A New York Times’ article of the same date did not cite Thomas Lovett by name, but stated, “The inn is kept by a negro family.”

 

Another fire in June 1919 devastated the hotel. Despite this tremendous loss, Lovett, who by now had proven himself to

be undeterred by setbacks, immediately began plans to rebuild. Page three of July 28, 1919, Washington Post read, “Thomas S. Lovett has made arrangements to rebuild the Hilltop House at Harpers Ferry which was destroyed by fire several weeks ago. The hotel will be rebuilt upon the old plans, as a considerable part of the foundation can be utilized again. The work is to be begun at once.”

An undated brochure for the third incarnation of the Hilltop House—identifying T. S. Lovett, Proprietor on the cover—described the view as well as the luxurious accommodations available to those who journeyed to the historic town:

Amid the rugged mountains of West Virginia, made historic by the thrilling adventures of John Brown and his band of fanatical followers, Harpers Ferry offers to the wayfarer seeking health and recreation more of interest than any spot in America. Here the Potomac and the Shenandoah mingle their waters, offering to the sportsmen the ever new joy that attends the rod and reel.

 

The old Hill Top House, destroyed by fire December 11th, 1919, has been replaced by a new stone building provided with every modern convenience, including long distance phones. . . .

 

All who have sought rest in this mountain Inn have discovered that somewhere there is a guiding mind always alert to cater to their well being. The sleeping chambers with their characteristic freshness induce slumber. Time that might hang heavily upon idle hands is beguiled by music and games. Three thousand feet of verandas, two hundred and fifty feet above the rushing waters of the majestic streams, affords promenades and lounging places. There one may watch the speeding trains as they pass along what appear, from the lofty heights, to be miniature railways.
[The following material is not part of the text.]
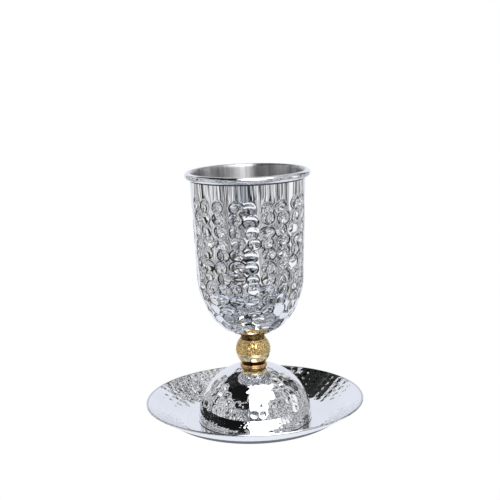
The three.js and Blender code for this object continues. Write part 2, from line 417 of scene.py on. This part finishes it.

In this brochure, Lovett captures that combination of significant American history and profound natural beauty that makes Harpers Ferry a unique and inspiring town. The success of the Hilltop House Hotel, built by the grandson of a slave and Storer graduate in a period highly charged with discrimination and segregation, is not diminished by its crumbling façade. What African American author G. F. Richings wrote about Harpers Ferry in 1902 is still true: “No one can visit Harper’s Ferry without coming away overflowing with wonder and enthusiasm. One stands abashed before the brave spirit, the devotion and never-mentioned sacrifices of our toilers there.”